Look, say the contracts,
you control it. You can say when to stop, when to put a curb on my desire. Ana does the signing. The tension lies in what she signs up to next. What she signs up to is not marriage or even a declaration of romantic love. The contracts are her own self-trials for which Grey is a relatively dimensionless proxy, a fixed entity you might have met in earlier form in the Mills and Boon novels, which were also read - almost exclusively - by women. Like Rochester or Heathcliff their 'heroes' were projections, not models. Christian Grey is given a history but has no internal life except
that which the writer / persona chooses to reveal or guess at. All the
interiority is Anastasia's. All the threshholds and transgressions are
hers. His were in a past in which there are no more decisions to be taken.
To repeat: Grey, like other such figures, is a projection not a model.
We, being a paradoxically - and often hypocritically - moral generation, are keen on models. We ourselves, of course, are too clever to be taken in by so-called models but we worry (so desperately we worry) about the idiots, dupes and weaklings out there who might impose their models on us.

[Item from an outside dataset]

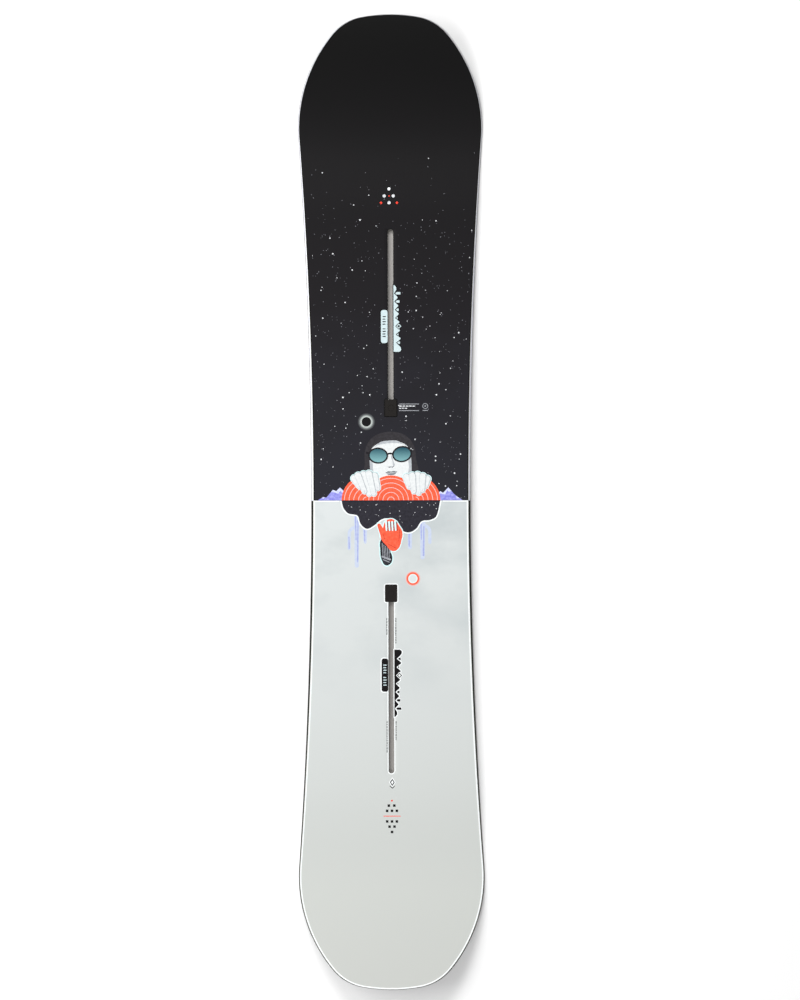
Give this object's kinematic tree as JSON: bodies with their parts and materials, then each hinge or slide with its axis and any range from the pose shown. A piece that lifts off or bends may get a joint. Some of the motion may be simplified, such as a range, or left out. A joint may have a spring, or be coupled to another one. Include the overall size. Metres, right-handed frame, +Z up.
{
  "type": "snowboard",
  "caption": "Twin-tip snowboard with steel edges, bevelled sidewalls, wood core, two slotted binding tracks with lift-out rubber plugs.",
  "frame": {"origin": "under the middle of the board, on the surface that it rests on", "axes": "+Y along the board towards the nose, +X towards the toe edge, +Z up out of the topsheet"},
  "size_m": [0.2848, 1.49, 0.0467],
  "materials": {
    "base_plastic": "sintered polyethylene base, stone ground and waxed",
    "edge_steel": "ground steel edge",
    "foil_rubber": "thin damping rubber foil",
    "glass_laminate": "glass fibre laminate, resin rich",
    "core_poplar": "planed poplar strip",
    "core_beech": "planed beech strip",
    "sidewall_light": "milled plastic sidewall, pale lavender",
    "sidewall_dark": "milled plastic sidewall, near black",
    "topsheet_print": "printed topsheet, satin",
    "track_metal": "extruded aluminium, mill finish",
    "plug_rubber": "moulded rubber, matt"
  },
  "bodies": {
    "deck": {"base_sheet": "base_plastic", "bottom_laminate": "glass_laminate", "heel_core_strip_1": "core_beech", "heel_core_strip_2": "core_poplar", "heel_core_strip_3": "core_poplar", "heel_core_strip_4": "core_beech", "heel_edge": "edge_steel", "heel_edge_foil": "foil_rubber", "middle_core_block": "core_poplar", "nose_core_block": "core_beech", "nose_heel_sidewall": "sidewall_light", "nose_spacer": "sidewall_light", "nose_toe_sidewall": "sidewall_light", "nose_track": "track_metal", "nose_track_mat": "glass_laminate", "tail_core_block": "core_beech", "tail_heel_sidewall": "sidewall_dark", "tail_spacer": "sidewall_dark", "tail_toe_sidewall": "sidewall_dark", "tail_track": "track_metal", "tail_track_mat": "glass_laminate", "toe_core_strip_1": "core_beech", "toe_core_strip_2": "core_poplar", "toe_core_strip_3": "core_poplar", "toe_core_strip_4": "core_beech", "toe_edge": "edge_steel", "toe_edge_foil": "foil_rubber", "top_laminate": "glass_laminate", "topsheet": "topsheet_print"},
    "nose_plug": {"nose_plug": "plug_rubber"},
    "tail_plug": {"tail_plug": "plug_rubber"}
  },
  "joints": [
    {"name": "nose_plug_lift", "type": "slide", "parent": "deck", "child": "nose_plug", "axis": [0, 0.0122, 0.9999], "range_m": [0, 0.012]},
    {"name": "tail_plug_lift", "type": "slide", "parent": "deck", "child": "tail_plug", "axis": [0, -0.0122, 0.9999], "range_m": [0, 0.012]}
  ]
}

7. 'We are better than this'
There are millions on millions of women out there who have read this book for reasons of their own. Many of them are now likely to be queueing at the cinema to see the film (one photo I have seen shows chiefly a mass of young women waiting to go in). I doubt they are thinking that either Christian Grey or Anastasia Steele are
role models but in Anastasia - or so I suggest - they perceive something of their own situation in terms of control and agency. It tells them they have the choice, even with a handsome, master-of-the-universe businessman like Grey. They have the agency. They are in control.
Is it good that they should make this assumption? I don't know, but I am not willing to call the readers or viewers of such mass-selling works idiots, dupes, weaklings or perverts. I have no wish to patronise them either with jokes or with literary
hauteur.
The question of
hauteur also arose at the conference in Glasgow. I will try to think about it later.